On May 12, a federal court granted a request from the Departments of Labor, Health and Human Services, and Treasury (“the Departments”) to pause litigation regarding the 2024 Mental Health Parity & Addiction Equity Act (MHPAEA) final rule while the Departments reconsider whether to modify or rescind the rule through new proposed rulemaking. Then, on May 15, the Departments announced a temporary non-enforcement period for the 2024 MHPAEA final rule that will remain in place until eighteen months after a final court decision is made, giving employers time to comply accordingly.

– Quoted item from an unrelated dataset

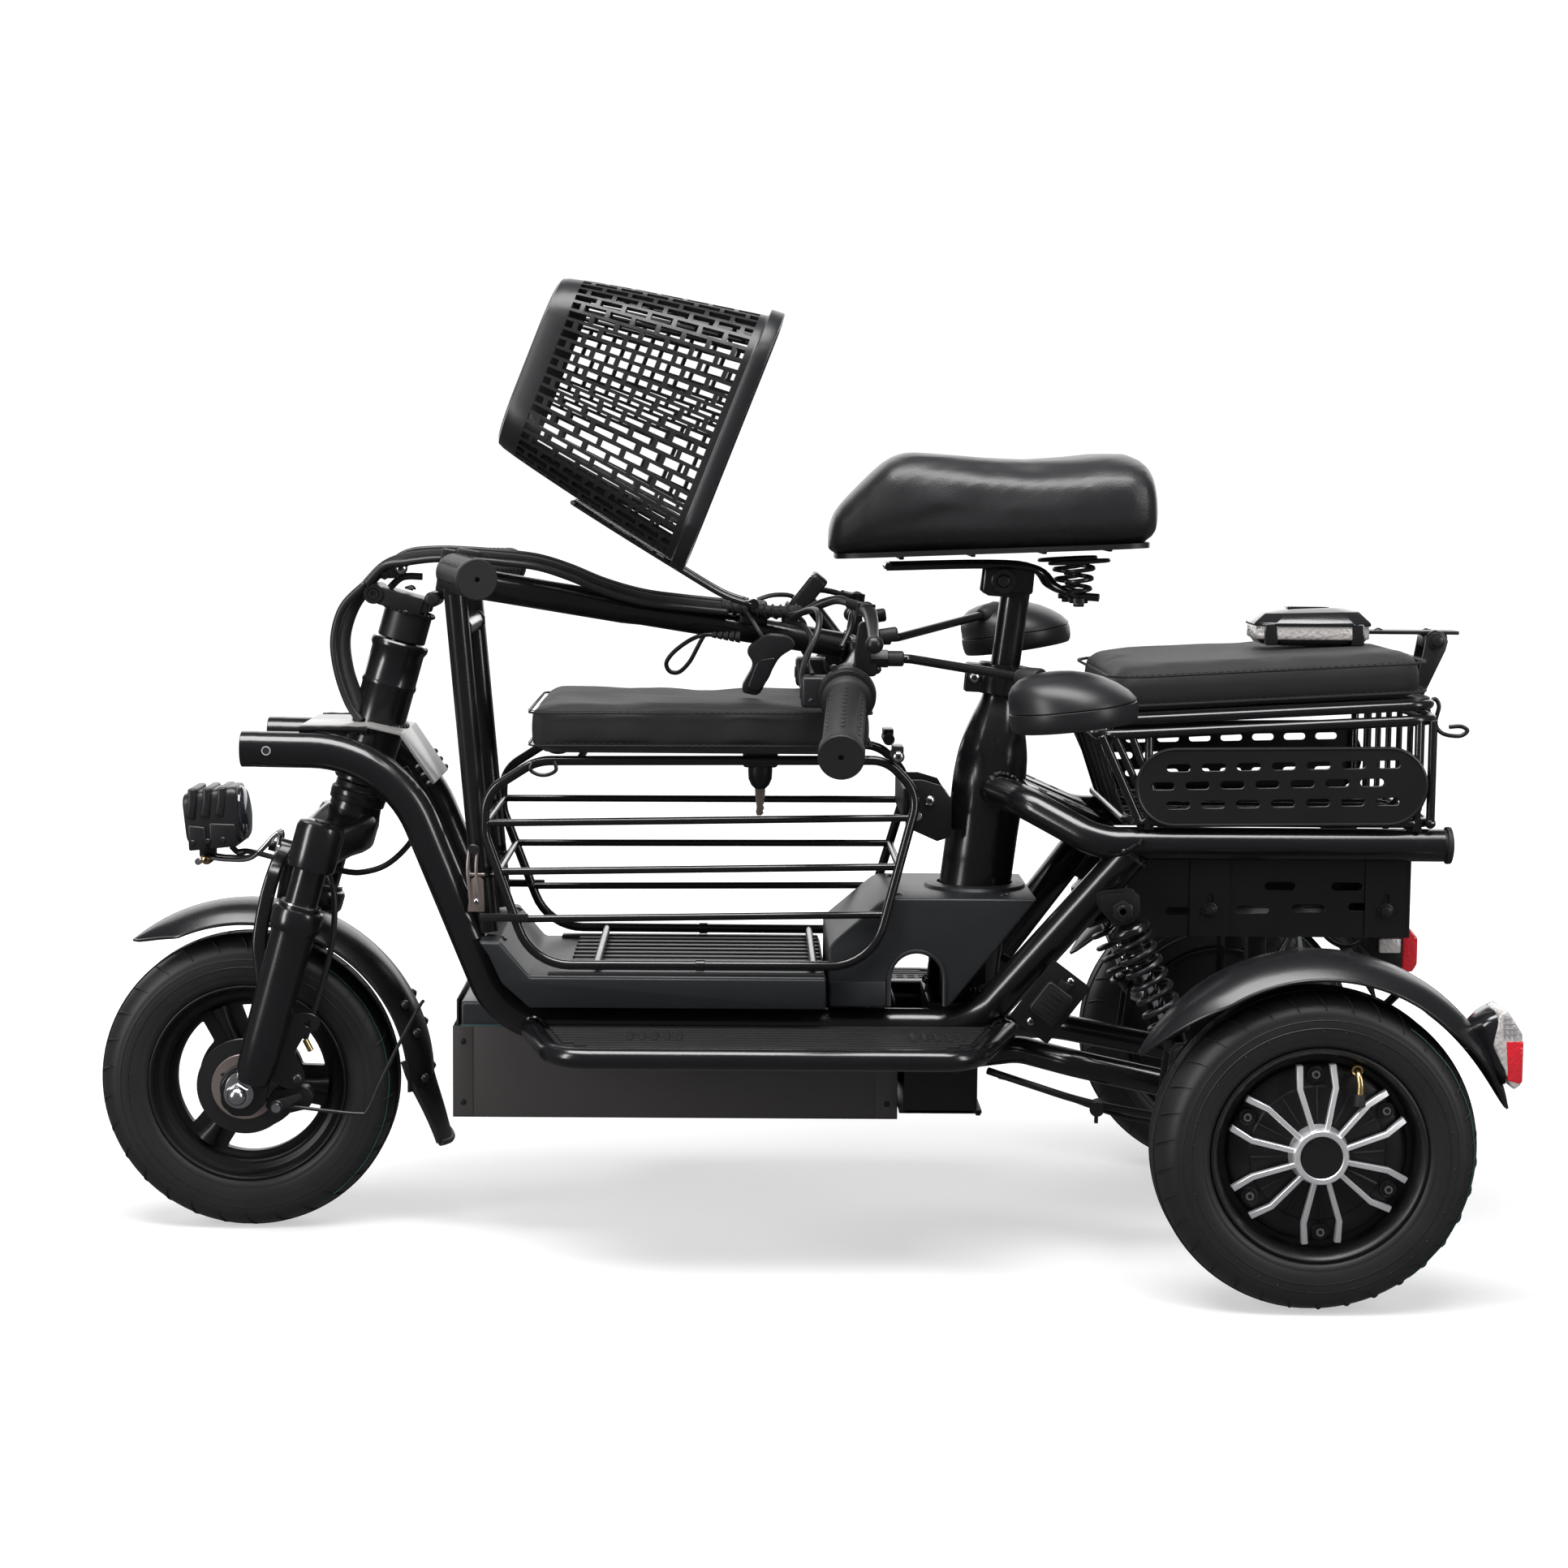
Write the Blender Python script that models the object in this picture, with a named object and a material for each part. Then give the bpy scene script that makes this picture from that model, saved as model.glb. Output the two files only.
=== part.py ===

The non-enforcement statement can be found here - https://www.cms.gov/files/document/statement-regarding-enforcement-final-rule-requirements-related-mhpaea.pdf.
While enforcement efforts for the 2024 MHPAEA final rule are paused, employers do not have to comply with the new fiduciary certification requirement, certain new definitions, the requirement to provide meaningful benefits, and the requirement to collect and analyze relevant data as part of the written comparative analysis. However, the Departments have made it clear that the framework for MHPAEA that existed prior to the 2024 MHPAEA final rule is unaffected, including the 2013 MHPAEA final rule, guidance and FAQs issued since the 2013 final rule, and the written comparative analysis for NQTLs added by Congress in the Consolidated Appropriations Act of 2021. Therefore, employers should continue to design and administer their group health plans in accordance with MHPAEA, test their QTLs for parity, and to maintain a current NQTL written comparative analysis in case of agency audit or participant request.
Plans Subject to MHPAEA
MHPAEA applies broadly to all group health plans, but not to excepted benefits or retiree-only plans. The only exception is for small (<50 employees) self-funded or level-funded plans (small fully insured plans required to cover all essential health benefits must comply).
MHPAEA Requirements
MHPAEA does not require plans to provide MH or SUD benefits, but for any plan that does, MH/SUD coverage must be provided in all benefit classifications and must comply with the following requirements within each benefit classification:
As part of claims processing, criteria for medical necessity determinations made under the plan for MH/SUD benefits must be made available upon request. In addition, the reason for any denial of reimbursement or payment for MH/SUD benefits must be made available to the participant or beneficiary. This will generally be handled by the carrier for a fully insured plan and by the TPA for a self-funded plan.
And finally, group health plan sponsors are required to prepare a written comparative analysis documenting compliance for any NQTLs imposed on MH/SUD benefits. The analysis does not need to be submitted annually (or otherwise) but instead must be completed and kept up to date in the employer’s files and provided if requested (e.g., must be provided within 10 days if requested by a federal or state agency, or within 30 days if requested by ERISA plan participants). NOTE: A thorough, compliant comparative analysis cannot be quickly pulled together within the required timeframe, so it is necessary for employers to complete it and have it ready and on file prior to any request.
MHPAEA Enforcement
There is broad bi-partisan support for continuing to improve access to MH/SUD coverage, so employers should coordinate with carriers, TPAs, PBMs and other service providers to review and confirm that financial requirements, QTLs, and NQTLs applicable to MH/SUD benefits meet parity requirements. In addition, employers should engage with their service providers and/or a vendor to document the analysis of whether NQTLs applicable to MH/SUD benefits meet parity requirements not only as written, but also in operation.
In addition to audits, the NQTL written comparative analysis provides another tool to help with enforcement. Keep in mind, the purpose of the comparative analysis is to provide further visibility into whether plans are compliant with MHPAEA. Whether the analysis is determined to be sufficient or not, if an agency audit determines that any financial requirements or treatment limitations do not comply with the parity requirements, the plan may be required to take corrective action (e.g., reprocess claims and refund participants when applicable). In addition, non-compliant plans could be subject to a penalty of up to $100/day per affected individual, and if disclosures and analyses are not provided as required, general ERISA penalties could apply (e.g., up to $110 per day that the failure persists).